Slowly, criticism has somewhat emerged in the press this year.  In February, Tom Vanden Brook (USA Today) reported US House Rep Duncan Hunter was calling out the program in a letter to Army Secretary John McHugh, maintaining that the military had lost control of the program and was unable to effectively oversee it.  Also in February, Tom Vanden Brooks reported:

A 2010 Army investigation shows the program was plagued by severe problems, including:


  • Team members were encouraged to maximize their pay and comp time by inflating time sheets.
  • Allegations of sexual harassment and racism were made against the government contractors who recruited and trained Human Terrain teams and a soldier who worked in the program.
  • The program relied on unaccountable contractors and inadequate government oversight.

And many commanders deemed worthless — or worse — the reports the teams produced. In one case, the commander of a brigade combat team in Iraq told the Army investigator that he "relied very little on his (Human Terrain team) and viewed them as incapable and of little value. He never looked at his team's products and believed their survey efforts actually created anxiety among the local Iraqi populace."
[. . .]
In one case, a team member with military experience made a statement under oath that the training staff at Fort Leavenworth was overwhelmed and that problems, including sexual harassment, flowed from bad leadership.
"Teams were hurriedly deployed to Iraq and subsequently without exception failed either as a team or in the quality of the product delivered," the statement said. "This atmosphere was reflected in the staff's struggles in dealing with the continuous deluge of unqualified students and severe personnel issues. ... This gross lack of leadership and oversight sowed the seeds for the chaos and malfeasance to come."
One of those leaders, according to the statement, was "one of the worst misogynists I have ever encountered in my career." Sexual innuendo was commonplace, the official wrote. "One woman upon giving (the trainer) a goodbye hug and peck on the cheek received the comment, 'How about a little tongue with that next time.' "

This week Tom Vanden Brook continues to cover the scandals with the program:

Several former and current members of the program told investigators and the paper, on condition of anonymity, that they regularly filed for hours they didn't work, taking home more than $200,000 a year and months of comp time for little effort. The Army's internal investigation showed that supervisors directed team members to claim the maximum amount of overtime and comp time possible, earning them salaries topping $280,000 and entitling them to six months paid leave upon returning to the United States.
By contrast, Secretary of Defense Chuck Hagel earns a salary of about $200,000.

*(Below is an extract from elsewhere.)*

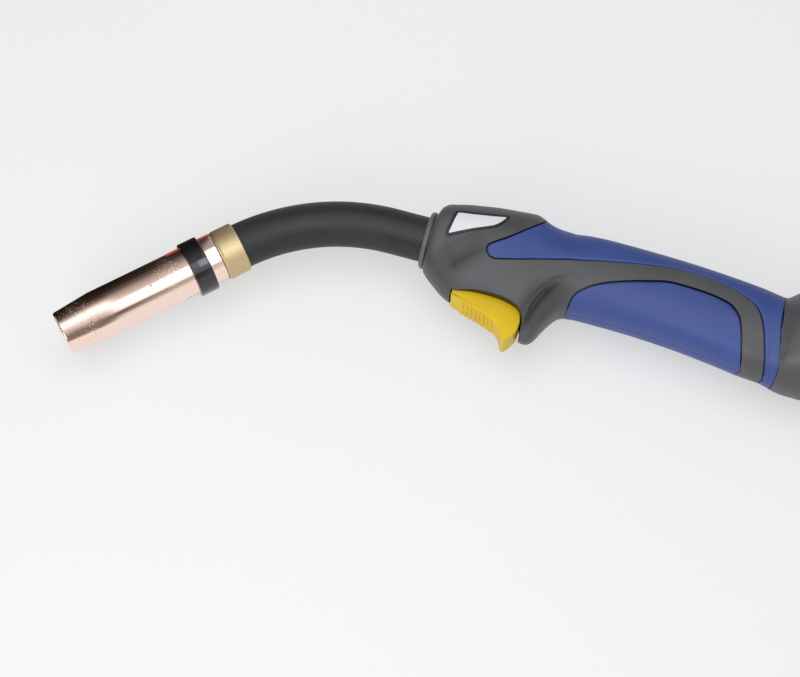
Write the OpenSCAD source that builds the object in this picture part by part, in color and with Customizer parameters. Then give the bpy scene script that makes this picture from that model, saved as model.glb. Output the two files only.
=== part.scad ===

Are we really surprised that the program is plagued with theft, sexism and racism?  These are people who can't live up to the ethics of their own field.  Why hasn't the program already been shut down?  Maybe because people like Sarah Sewall support it.  That trash bragged on TV about being able to put words into Barack Obama's mouth (see Ava and my "TV: Charlie Rose by any other name would still be as bad") and today she serves on the Secretary of Defense's Defense Policy Board.  She also wrote the introduction to the military's counter-insurgency manual.

What's that stink?

Oh, it's the Samantha Power drifting from between someone's knees.  The Problem From Hell Samantha Power blurbed the counter-insurgency manual.  Today the War Hawk Tweets:






  1. The draft UNSCR establishes that 's use of CW is threat to international peace & security & creates a new norm against the use of CW.


Sammy will have her war if it kills her. World Bulletin reports, "A mortar shell hit the Iraqi consulate in the Syrian capital Damascus on Thursday, killing an Iraqi woman and wounding four other people, witnesses said. State news agency SANA quoted a source at the consulate as saying the shell had also damaged the building."  If the embassy was the intended target, the attacker was not the Syrian government or army.  It was Barack's beloved 'rebels' (al Qaeda).  The Iraqi government has repeatedly stated that a military action would not help Syria and would harm Iraq.  Just today, prior to the attack, Alsumaria reported Nouri al-Maliki was again stressing the military was not an answer to Syria's crisis, that a diplomatic solution was necessary.  Bob Dreyfuss (The Nation) observes:

[. . .]  yesterday Iraq’s foreign minister, Hoshyar Zebari, warned that Iraq opposes arming the Syrian rebels.
Zebari’s warning comes as The New York Times reports that a big chunk of the so-called “moderate” Islamist rebels inside Syria formally broke ties with the phony, US-backed National Coalition of Syrian Revolutionary and Opposition Forces. That decision vastly complicates President Obama’s ability to lobby on behalf of the Syrian opposition. Recognizing the problem, a US official told the Times, using circular reasoning, that the United States has “extreme concerns about extremists.”
During an appearance at the Council on Foreign Relations in New York, Zebari endorsed the US-Russian effort to reach an accord on Syria’s chemical weapons, and he called for a “peaceful settlement” of the Syrian civil war. There is, he said, “no hope of military victory” for either side. But, in a message clearly aimed not only at the United States but at Saudi Arabia and other Arab states, Zebari said: “We oppose providing military assistance to any [Syrian] rebel groups.”


When the US Ambassador to the United Nations isn't screaming for war on Syria, she's still trying to destroy Iraq.